There are only a few differences this reviewer can detect between VCI’s two releases of the film.  The very recent 2005 edition is slightly more tightly letterboxed with a 16 X 9 anamorphic enhancement, providing a bit more information at the sides, and the picture appears to be a tiny bit more crisp and bright.  The second distinction involves the scene of murder which takes place in the antiques warehouse.  The current “upgraded” release displays a slight problem involving the soundtrack being out of synch with the visuals.  For instance, the masked assassin attempts to crush Nicole by dropping a heavy trunk on her.  He misses, and the deep thud of the trunk crashing down is only heard about a half-second after it hits the floor.  Oddly enough, this minor flaw, which lasts for about a minute, is not on VCI’s original 2000 DVD release of the film.  The new version has a whole second disc devoted to bonus material; including commentary by Bava biographer Tim Lucas, interviews with Cameron Mitchell and Mary Dawne Arden, four isolated tracks of Carlo Rustichelli’s score (lifted from CAM’s library LP), six theatrical trailers, a photo/stills gallery, the alternate American release Main Titles sequence, and a comparison of the cut American print to the uncut European release.  The film runs 90 minutes in this region free, NTSC DVD set.

 

The score for Blood & Black Lace had been a holy grail among aficionados of Silver Age Italian film music for almost 30 years.  In the 60’s CAM released a 45 with two tracks, and a rare non-commercial library platter with four cuts.  Over the years various interested parties have contacted CAM in attempts to lease rights to the score, but to no avail.
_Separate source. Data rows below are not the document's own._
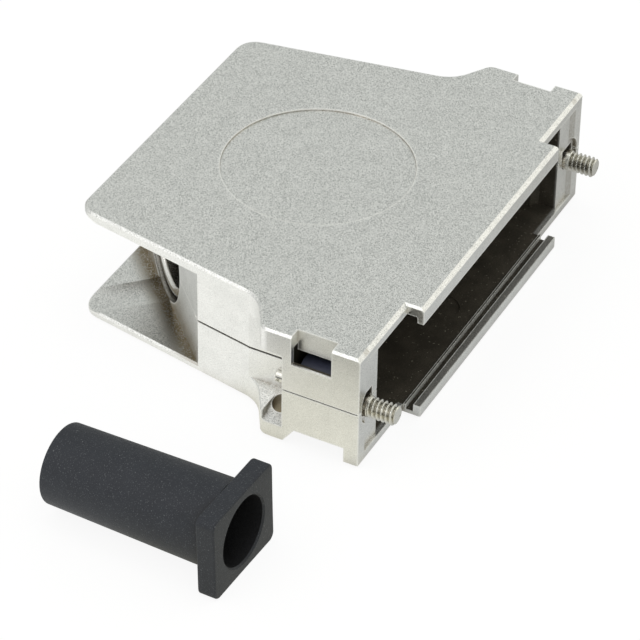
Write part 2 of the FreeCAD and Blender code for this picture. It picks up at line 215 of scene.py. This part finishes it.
# 1 inside the limits, easing to 0 within an edge at each
def between(value, limits, edge=0.05):
    return value.step(limits[0], limits[0] + edge) * value.step(limits[1], limits[1] - edge)


# distance from the axis of the nearer jackscrew, the same at both ends
def fromScrew(x, z):
    axis = x.size() - joints["jackscrew_right_turn"]["pos_m"][0] / mm
    return (axis * axis + z * z).root()


def castHollowShade(x, y, z):
    # painted shade where the casting is dark inside, and painted highlight lines on the sill's edges
    aside = x.size()
    # inside the tapering side walls, the rear wall, the slanted exit wall and the two plates
    wall = cast["wallX"] + y.step(*cast["blockY"]) * (cast["mouthWallX"] - cast["wallX"])
    side = wall - (y - cast["waistY"]).most(0) * cast["taper"] - aside
    inside = side.step(0.0, 0.1) * y.step(*cast["mouthY"]) * y.step(*cast["rearY"])
    inside = inside * (y - x).step(*cast["exitSum"]) * between(z, cast["plateZ"], 0.02)
    # the retainers' chambers, the jackscrews' bores and the windows' sills
    chamber = between(aside, cast["chamberX"]) * between(y, cast["chamberY"]) * between(z, cast["chamberZ"])
    bore = fromScrew(x, z).step(*cast["boreRadius"]) * between(y, cast["boreY"], 0.2) * cast["boreDark"]
    window = between(aside, cast["windowX"]) * between(y, cast["windowY"]) * between(z, cast["windowZ"], 0.03)
    # on the tongue: the trough, the sill behind it and the inner side of the rib
    tongue, sillZ = aside.step(*cast["tongueX"]), between(z, cast["sillZ"])
    trough = tongue * between(y, cast["troughY"], 0.1) * between(z, cast["troughZ"], 0.1)
    sill = tongue * sillZ * between(y, cast["sillY"])
    # painted highlight lines along the sill's front edge and the bead's edge
    sillHighlight = between(y, cast["sillEdge"], 0.03).most(between(y, cast["beadEdge"], 0.03)) * tongue * sillZ
    rib = aside.step(*cast["ribX"]) * between(y, cast["ribY"]) * between(z, cast["ribZ"]) * cast["ribDark"]
    # painted shade over all of these dark places
    hollow = inside.most(trough).most(sill).most(rib).most(chamber).most(bore).most(window)
    return hollow * (1 - sillHighlight), sillHighlight


def castPaintedShade(look, axes, level, grain, crystals):
    # painted shade in dark grains where faces meet and at the foot of the exit's wall, and a darker band on the
    # end pads' step; outward is the distance out of the exit's slanted wall
    x, y, z = axes
    crease = look.shutIn(cast["creaseReach"]) + (grain - 0.5) * (level * cast["creaseGrain"] + cast["wallGrain"])
    exitPlace = Vector(mounts["cable_exit_bore"]["pos_m"]) / mm
    outward = (y - x - (exitPlace.y - exitPlace.x)) * math.sqrt(0.5) - cast["exitFace"]
    foot = outward.step(*cast["footFade"]) * outward.step(*cast["footStart"]) * between(z, cast["footZ"], 0.1)
    foot = foot * (grain + crystals * cast["footCrystals"]).step(*cast["footGrain"]) * level
    step = between(x.size(), cast["stepX"]) * between(y, cast["stepY"], 0.02)
    step = step * grain.step(*cast["stepGrain"]) * cast["stepDarkening"]
    # the painted shade is weaker on the exit's wall itself
    shadeKept = 1 - outward.step(*cast["exitFade"]) * (1 - level * 0.5) * cast["exitShadeCut"]
    return (crease.step(*cast["creaseFade"]) * shadeKept * cast["creaseShade"]).most(foot.most(step))


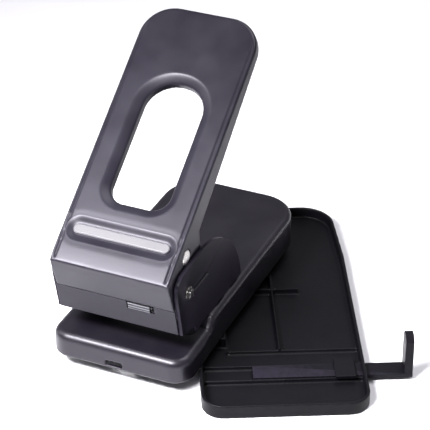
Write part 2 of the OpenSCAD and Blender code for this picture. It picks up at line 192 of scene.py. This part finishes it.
def ribbed(name, dark, light, pitch):
    """Steel with finger ribs that run across it, pitch metres apart. Its colour follows the ribs: painted
    shade in the grooves and a painted highlight on the crests.
    """
    s = Shader(name)
    wave = s.add("ShaderNodeTexWave", Vector=s.place, Scale=math.pi / 10 / pitch, Distortion=0.0)
    wave.bands_direction = "Z"
    ribs = wave.outputs["Fac"]
    # painted shade in the rib grooves and a painted highlight on the crests
    tone = s.ramp(ribs, [(0.35, dark), (0.8, light)])
    rough = s.spread(s.noise(0.0006, 3), 0.3, 0.45)
    return s.finish(Base_Color=tone, Metallic=0.6, Roughness=rough, Normal=s.bump(ribs, 0.0003, 0.8))


ACROSS, UP = (0.04, 1, 1), (1, 1, 0.05)
materials = {
    "shell_paint": powder_coat("shell_paint", (0.004, 0.003, 0.006), (0.007, 0.006, 0.009), 0.35, 0.42),
    "lever_paint": powder_coat("lever_paint", (0.006, 0.005, 0.009), (0.010, 0.009, 0.014), 0.39, 0.31),
    "cheek_paint": powder_coat("cheek_paint", (0.003, 0.003, 0.005), (0.006, 0.005, 0.008), 0.40, 0.06),
    "plate_paint": powder_coat("plate_paint", (0.006, 0.005, 0.009), (0.009, 0.008, 0.012), 0.38, 0.19),
    "raw_steel": plated("raw_steel", (0.03, 0.03, 0.034), (0.06, 0.06, 0.066), 0.48, ACROSS),
    "zinc_steel": plated("zinc_steel", (0.50, 0.51, 0.54), (0.66, 0.66, 0.68), 0.34, ACROSS),
    "bright_steel": plated("bright_steel", (0.74, 0.72, 0.69), (0.86, 0.84, 0.81), 0.3, (1, 1, 1), 0.0003),
    "hard_steel": plated("hard_steel", (0.50, 0.50, 0.52), (0.64, 0.64, 0.66), 0.26, UP, 0.0007),
    "spring_steel": plated("spring_steel", (0.22, 0.22, 0.23), (0.36, 0.36, 0.38), 0.36, (1, 1, 1), 0.0006),
    "silver_trim": moulded("silver_trim", (0.06, 0.057, 0.065), (0.085, 0.081, 0.092), 0.40, 0.0005,
                           0.00002, 0.4),
    "tray_plastic": moulded("tray_plastic", (0.002, 0.002, 0.003), (0.004, 0.0035, 0.005), 0.44, 0.0009,
                            0.00006, 0.11),
    "guide_plastic": moulded("guide_plastic", (0.003, 0.003, 0.004), (0.006, 0.005, 0.008), 0.40, 0.0006,
                             0.00003, 0.1),
    "foot_rubber": moulded("foot_rubber", (0.008, 0.008, 0.008), (0.018, 0.018, 0.018), 0.8, 0.0012,
                           0.00012, 0.2),
}

# In the photo these look darker than the rest of their slot, or ribbed
special = {
    "pivot_axle": plated("blued_axle", (0.10, 0.10, 0.105), (0.20, 0.19, 0.19), 0.24, UP),
    "axle_clips": plated("clip_steel", (0.30, 0.285, 0.27), (0.46, 0.44, 0.42), 0.24, size=0.0003),
    "lock_slider": ribbed("finger_ribs_painted_shade", (0.012, 0.012, 0.016), (0.14, 0.14, 0.155), 0.0026),
    # The spring wires are drawn near black, darker than their slot's spring steel
    "spring_wires": plated("near_black_wire", (0.03, 0.03, 0.035), (0.06, 0.06, 0.065), 0.42, size=0.0006),
    # The die rings are drawn near black, darker than hardened steel: painted shade for the dark under the
    # head
    "die_rings": plated("die_steel_painted_shade", (0.02, 0.02, 0.026), (0.04, 0.04, 0.05), 0.42, UP),
}

# ---------------------------------------------------------------- shaping helpers


def ease(t):
    """0 to 1 with a soft start and end."""
    t = np.clip(t, 0, 1)
    return t * t * (3 - 2 * t)


def outline_distance(x, y, half_w, y0, y1, r0, r1):
    """Distance outside a rounded rectangle, below zero inside, with one corner radius at each end."""
    middle = (y0 + y1) / 2
    r = np.where(y < middle, r0, r1)
    qx = np.abs(x) - half_w + r
    qy = np.abs(y - middle) - (y1 - y0) / 2 + r
    return np.hypot(np.maximum(qx, 0), np.maximum(qy, 0)) + np.minimum(np.maximum(qx, qy), 0) - r


def baked(obj):
    """The object's mesh with its modifiers applied."""
    graph = bpy.context.evaluated_depsgraph_get()
    return bpy.data.meshes.new_from_object(obj.evaluated_get(graph))


def take_part(obj, node):
    """Gives a finished piece its body and its material, and hides the CAD node that it stands for."""
    obj.data.materials.clear()
    obj.data.materials.append(materials[slot_of[node]])
    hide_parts(node)
    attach(obj, body_of[node])


def soften(obj, name, chosen, rounds):
    """Smooths the chosen vertices for some rounds."""
    group = obj.vertex_groups.new(name=name)
    group.add(np.flatnonzero(chosen).tolist(), 1.0, "REPLACE")
    soft = obj.modifiers.new(name, "SMOOTH")
    soft.factor, soft.iterations, soft.vertex_group = 0.5, rounds, name


def remade(node, part_frame, voxel, reshape, rounds, pressed_rounds=0):
    """A fine, soft-edged mesh of a CAD node, made in the part's own frame on a grid of voxel mm. reshape
    moves its vertices and says which stay crisp and which are pressed softer."""
    mesh = nodes[node].data.copy()
    mesh.transform(part_frame.inverted() @ nodes[node].matrix_world)
    obj = bpy.data.objects.new("fine_" + node, mesh)
    scene.collection.objects.link(obj)
    grid = obj.modifiers.new("grid", "REMESH")
    grid.mode = "VOXEL"
    grid.voxel_size = voxel
    obj.data = baked(obj)
    obj.modifiers.clear()
    count = len(obj.data.vertices)
    at, facing = np.empty(count * 3), np.empty(count * 3)
    obj.data.vertices.foreach_get("co", at)
    obj.data.vertex_normals.foreach_get("vector", facing)
    at = at.reshape(-1, 3)
    crisp, pressed = reshape(at, facing.reshape(-1, 3))
    obj.data.vertices.foreach_set("co", at.ravel())
    obj.data.update()
    soften(obj, "edges", ~crisp, rounds)
    soften(obj, "pressed", pressed, pressed_rounds)
    obj.data = baked(obj)
    obj.modifiers.clear()
    obj.data.transform(part_frame)
    obj.data.polygons.foreach_set("use_smooth", [True] * len(obj.data.polygons))
    take_part(obj, node)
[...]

Even Carlo Rustichelli could not convince management at the label to preserve his music to a commercial CD, and the only certainty is that no one has ever unearthed why.  With the complete CD release of Rustichelli’s score for Blood & Black Lace (combined with the composer’s La Frusta E Il Corpo aka The Whip & The Flesh: Digitmovies CDDM041 – 2 discs, 40 tracks), it now appears that the CAM “iron curtain” has come down, or at least has developed substantial cracks. Classic scores are now starting to get out – hallelujah!

 

Lastly, and offered as a curiosity, the upbeat music heard during the scenes occurring at the Christian Salon in the midst of one their fashion shows is from an earlier 1962 film scored by Rustichelli called Bellezza D’Ippolita.